- _Task_
Begin at the first line below and copy each line exactly, ending with the line where "squeeze: Scale along" appears.

>> Begin Data shown

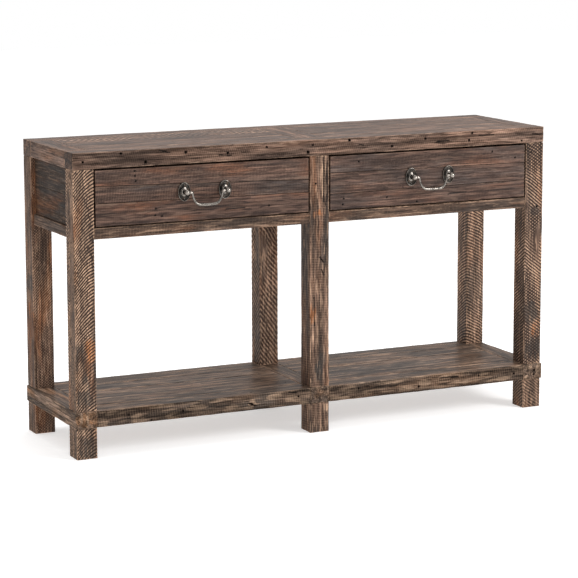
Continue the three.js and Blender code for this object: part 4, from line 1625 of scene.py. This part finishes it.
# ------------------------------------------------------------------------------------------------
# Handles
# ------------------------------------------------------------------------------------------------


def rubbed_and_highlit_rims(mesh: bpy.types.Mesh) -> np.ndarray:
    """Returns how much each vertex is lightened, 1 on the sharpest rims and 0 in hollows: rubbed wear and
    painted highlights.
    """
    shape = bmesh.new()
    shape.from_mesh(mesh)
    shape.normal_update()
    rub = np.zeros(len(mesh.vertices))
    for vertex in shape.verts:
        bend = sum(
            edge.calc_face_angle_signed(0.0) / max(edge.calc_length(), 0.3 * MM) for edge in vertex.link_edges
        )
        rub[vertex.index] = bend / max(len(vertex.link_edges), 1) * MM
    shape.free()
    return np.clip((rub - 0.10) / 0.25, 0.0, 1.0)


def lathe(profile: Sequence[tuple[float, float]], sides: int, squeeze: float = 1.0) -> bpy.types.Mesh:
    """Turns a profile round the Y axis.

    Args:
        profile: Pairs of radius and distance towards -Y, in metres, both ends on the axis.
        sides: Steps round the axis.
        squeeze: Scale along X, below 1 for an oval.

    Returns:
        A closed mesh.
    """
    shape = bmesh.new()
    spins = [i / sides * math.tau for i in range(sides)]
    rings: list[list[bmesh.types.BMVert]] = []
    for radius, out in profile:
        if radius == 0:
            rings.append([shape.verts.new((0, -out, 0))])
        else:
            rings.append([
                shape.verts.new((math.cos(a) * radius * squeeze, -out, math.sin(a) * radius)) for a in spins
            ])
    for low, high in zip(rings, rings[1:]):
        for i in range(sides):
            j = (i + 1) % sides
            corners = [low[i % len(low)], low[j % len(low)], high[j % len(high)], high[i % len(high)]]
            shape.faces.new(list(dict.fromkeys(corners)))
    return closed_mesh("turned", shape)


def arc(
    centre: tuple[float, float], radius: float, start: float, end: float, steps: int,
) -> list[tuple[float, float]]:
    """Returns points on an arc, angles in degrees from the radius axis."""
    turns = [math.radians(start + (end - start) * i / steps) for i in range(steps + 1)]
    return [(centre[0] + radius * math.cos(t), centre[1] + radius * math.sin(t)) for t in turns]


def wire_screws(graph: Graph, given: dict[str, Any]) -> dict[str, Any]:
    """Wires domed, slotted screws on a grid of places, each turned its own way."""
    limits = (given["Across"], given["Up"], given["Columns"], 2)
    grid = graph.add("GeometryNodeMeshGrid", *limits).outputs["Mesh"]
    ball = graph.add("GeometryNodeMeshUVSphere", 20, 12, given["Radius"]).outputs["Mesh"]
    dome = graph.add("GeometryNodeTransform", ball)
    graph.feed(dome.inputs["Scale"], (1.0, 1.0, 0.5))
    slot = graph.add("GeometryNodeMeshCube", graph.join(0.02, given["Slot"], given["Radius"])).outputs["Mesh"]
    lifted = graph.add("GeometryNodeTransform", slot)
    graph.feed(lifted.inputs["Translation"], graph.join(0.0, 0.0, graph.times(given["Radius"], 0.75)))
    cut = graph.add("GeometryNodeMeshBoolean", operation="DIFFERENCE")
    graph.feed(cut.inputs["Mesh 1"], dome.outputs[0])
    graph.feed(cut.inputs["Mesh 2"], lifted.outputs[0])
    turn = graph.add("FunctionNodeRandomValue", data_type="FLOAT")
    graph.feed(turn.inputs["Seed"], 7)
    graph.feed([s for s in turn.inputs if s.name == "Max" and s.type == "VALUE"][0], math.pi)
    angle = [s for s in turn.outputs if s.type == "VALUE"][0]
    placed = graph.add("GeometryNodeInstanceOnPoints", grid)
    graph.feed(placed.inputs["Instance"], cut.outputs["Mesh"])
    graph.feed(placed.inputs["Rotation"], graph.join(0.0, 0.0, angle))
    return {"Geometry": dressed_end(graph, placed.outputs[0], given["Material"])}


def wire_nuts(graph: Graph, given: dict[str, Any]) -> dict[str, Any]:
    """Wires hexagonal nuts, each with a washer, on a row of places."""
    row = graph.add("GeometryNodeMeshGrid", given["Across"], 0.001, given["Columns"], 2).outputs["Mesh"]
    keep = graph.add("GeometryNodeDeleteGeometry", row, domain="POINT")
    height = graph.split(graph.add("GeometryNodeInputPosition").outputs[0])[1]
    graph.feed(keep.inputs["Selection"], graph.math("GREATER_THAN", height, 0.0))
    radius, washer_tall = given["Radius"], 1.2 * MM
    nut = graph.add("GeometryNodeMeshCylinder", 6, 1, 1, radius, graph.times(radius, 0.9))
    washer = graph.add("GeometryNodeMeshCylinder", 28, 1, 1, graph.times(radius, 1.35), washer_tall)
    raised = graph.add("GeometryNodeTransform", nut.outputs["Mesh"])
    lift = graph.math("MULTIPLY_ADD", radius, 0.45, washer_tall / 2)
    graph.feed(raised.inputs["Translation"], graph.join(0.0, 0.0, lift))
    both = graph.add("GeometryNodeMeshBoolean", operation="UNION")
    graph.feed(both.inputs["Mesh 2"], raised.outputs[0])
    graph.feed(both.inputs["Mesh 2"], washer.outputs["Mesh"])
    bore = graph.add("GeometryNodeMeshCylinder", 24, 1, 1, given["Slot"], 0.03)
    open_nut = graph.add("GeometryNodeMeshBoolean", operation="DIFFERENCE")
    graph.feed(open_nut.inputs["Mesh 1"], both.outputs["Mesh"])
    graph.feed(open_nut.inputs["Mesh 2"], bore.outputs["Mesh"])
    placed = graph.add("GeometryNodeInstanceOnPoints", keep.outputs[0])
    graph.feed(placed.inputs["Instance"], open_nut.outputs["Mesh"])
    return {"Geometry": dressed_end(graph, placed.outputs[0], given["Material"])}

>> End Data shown

- _Reply to the exercise_
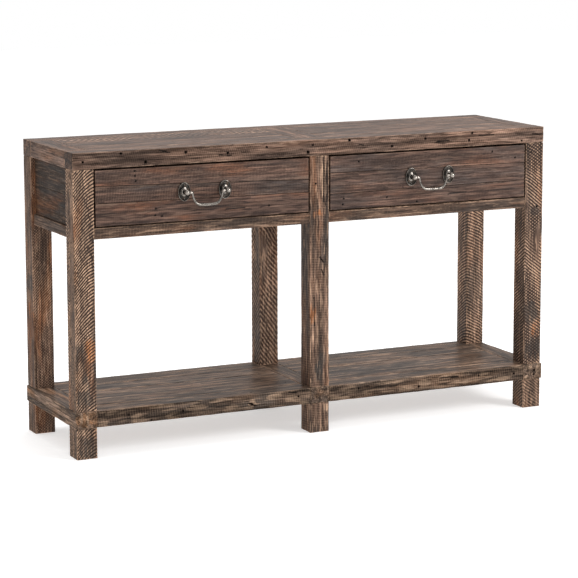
Continue the three.js and Blender code for this object: part 4, from line 1625 of scene.py. This part finishes it.
# ------------------------------------------------------------------------------------------------
# Handles
# ------------------------------------------------------------------------------------------------


def rubbed_and_highlit_rims(mesh: bpy.types.Mesh) -> np.ndarray:
    """Returns how much each vertex is lightened, 1 on the sharpest rims and 0 in hollows: rubbed wear and
    painted highlights.
    """
    shape = bmesh.new()
    shape.from_mesh(mesh)
    shape.normal_update()
    rub = np.zeros(len(mesh.vertices))
    for vertex in shape.verts:
        bend = sum(
            edge.calc_face_angle_signed(0.0) / max(edge.calc_length(), 0.3 * MM) for edge in vertex.link_edges
        )
        rub[vertex.index] = bend / max(len(vertex.link_edges), 1) * MM
    shape.free()
    return np.clip((rub - 0.10) / 0.25, 0.0, 1.0)


def lathe(profile: Sequence[tuple[float, float]], sides: int, squeeze: float = 1.0) -> bpy.types.Mesh:
    """Turns a profile round the Y axis.

    Args:
        profile: Pairs of radius and distance towards -Y, in metres, both ends on the axis.
        sides: Steps round the axis.
        squeeze: Scale along X, below 1 for an oval.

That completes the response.